OK. My two cents. Slash soapbox. Have a nice day!

(no subject)

Date: 2006-10-19 04:33 pm (UTC)
dtm: (Default)
From: [personal profile] dtm
If you've seen the clip (check the archives on pharyngula; it showed up there sometime in the past few days), it was clear (from body language and other context) that "all of us" meant himself, Colbert, and the studio audience.

(no subject)

Date: 2006-10-18 03:57 pm (UTC)
From: [identity profile] prog.livejournal.com
I tend to think it's an issue of approach between the ha-ha-screw-you-mom-n-dad atheists versus us grown-ups.

I'd assume that Dawkins figured that the former group made up a significant enough percentage of Colbert's audience to warrant a shout-out and bump his book sales or summat. Of course I say this without having actually seen the ep yet so who knows.
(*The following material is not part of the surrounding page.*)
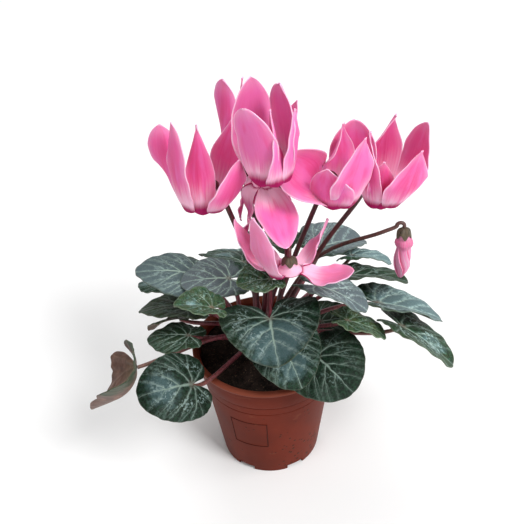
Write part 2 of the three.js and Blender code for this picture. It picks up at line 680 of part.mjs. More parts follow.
function budStalkGeometry() {
  const axis = new THREE.Vector3(0, 0, 1);
  const angle = radians(BUD_PLACE.stalkSide);
  const sideways = new THREE.Vector3(Math.cos(angle), Math.sin(angle), 0);
  const top = vector(BUD_PLACE.calyx);
  const bow = vector(BUD_PLACE.bow);
  const course = flowerStalkCurve(crownPlace(BUD_PLACE.root), top, axis, sideways, bow, BUD_HOOK);
  return rod(course, STALK.budRadius, 13);
}

// ---------------------------------------------------------------- assembly

const plant = new THREE.Group();

function add(name, geometry, color, roughness = 0.6) {
  const mesh = new THREE.Mesh(geometry, new THREE.MeshStandardMaterial({ color, roughness, metalness: 0 }));
  mesh.name = name;
  plant.add(mesh);
}

add('pot', potGeometry(), COLOUR.pot, 0.5);
add('soil', soilGeometry(tuberGeometry(CLEARANCE)), COLOUR.soil, 0.95);
add('tuber', tuberGeometry(), COLOUR.tuber, 0.9);
TRUNKS.forEach((trunk) => add(`leaf_stalks_${trunk}`, leafStalksGeometry(trunk), COLOUR.leafStalk));
LEAVES.forEach((spec) => add(spec.name, bladeGeometry(spec), spec.colour));
FLOWERS.forEach((spec) => {
  const { mouth, right, back, axis } = flowerFrame(spec);
  add(`${spec.name}_stalk`, flowerStalkGeometry(spec), COLOUR.flowerStalk);
  add(`${spec.name}_calyx`, calyxGeometry().applyMatrix4(frameAt(mouth, right, back, axis)), COLOUR.calyx);
  add(`${spec.name}_corolla`, corollaGeometry(spec), spec.colour, 0.5);
});
const budTop = vector(BUD_PLACE.calyx);
budTop.z -= CALYX.clear + CALYX.wall + CLEARANCE;
add('bud_stalk', budStalkGeometry(), COLOUR.budStalk);
add('bud_calyx', calyxGeometry(0.75).translate(budTop.x, budTop.y, budTop.z - TUBE.height), COLOUR.calyx);
add('bud', budGeometry().translate(budTop.x, budTop.y, budTop.z), COLOUR.petal, 0.5);

export default plant;
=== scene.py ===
"""A potted cyclamen, finished for looks.

Leaves with veins and silver marbling, petals with their blush and dark mouths, round stalks, a moulded pot
and crumbly soil each take the place of the plain solid that they stand for.

Positions are in millimetres until a mesh is written, then in metres. +Z is up and -Y is the plant's front.
"""

import math

import bpy
import numpy as np
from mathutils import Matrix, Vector


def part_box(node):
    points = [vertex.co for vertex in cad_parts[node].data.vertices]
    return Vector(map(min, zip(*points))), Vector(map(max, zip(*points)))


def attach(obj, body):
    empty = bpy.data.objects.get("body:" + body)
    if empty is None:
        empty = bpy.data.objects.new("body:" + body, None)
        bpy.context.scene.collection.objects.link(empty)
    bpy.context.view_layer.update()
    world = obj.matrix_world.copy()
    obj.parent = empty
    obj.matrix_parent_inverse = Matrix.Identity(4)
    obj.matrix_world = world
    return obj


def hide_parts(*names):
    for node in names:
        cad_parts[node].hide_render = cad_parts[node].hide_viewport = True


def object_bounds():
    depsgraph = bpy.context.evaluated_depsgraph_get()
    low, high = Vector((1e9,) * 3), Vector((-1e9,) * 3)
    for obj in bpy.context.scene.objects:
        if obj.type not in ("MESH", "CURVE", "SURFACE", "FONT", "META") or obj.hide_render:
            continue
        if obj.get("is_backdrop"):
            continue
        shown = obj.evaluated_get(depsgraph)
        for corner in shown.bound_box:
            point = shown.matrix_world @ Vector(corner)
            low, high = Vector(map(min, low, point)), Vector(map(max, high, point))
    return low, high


bl_info = {
    "name": "Potted Cyclamen",
    "version": (1, 0, 0),
    "blender": (4, 5, 0),
    "location": "View3D > Sidebar > Cyclamen",
    "description": "Dresses the solids of a potted cyclamen with fine leaves, flowers, stalks, pot and soil",
    "category": "Add Mesh",
}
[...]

I am seeing Dawkins speak at (I think?) the Harvard Bookstore later this week btw; will report on.

(no subject)

Date: 2006-10-18 09:17 pm (UTC)
From: [identity profile] tinhorn2.livejournal.com
Oh, I dunno. One of the points of FSM is to try to back people into a corner if they argue Religion X is more valid than Pastafarianism. One simple retort is that, oh, there are only a few adherents to FSM, so by virtue of mere numbers it can't be a "real religion." Thus, one goal of FSM is to increase the number of adherents, and indeed their zealotry. I suppose another retort is oh, it's only been around a few years, so it can't be a "real religion." But if it gets sufficient legs (or other appendages), then eventually that retort will be empty as well. While yes, a joke, its serious point is to be a foil for those who espouse Religion X as "the truth," since many (concededly not all) of the things that can be said about the truthiness of Religion X can also be said, in a fairly unfalisifiable way, about FSM. Me, I like to use the Greek gods example (or Norse -- I usually use Thor), but to each his own.

Empirically, it is not likely to change anyone's mind. But, neither is almost anything else.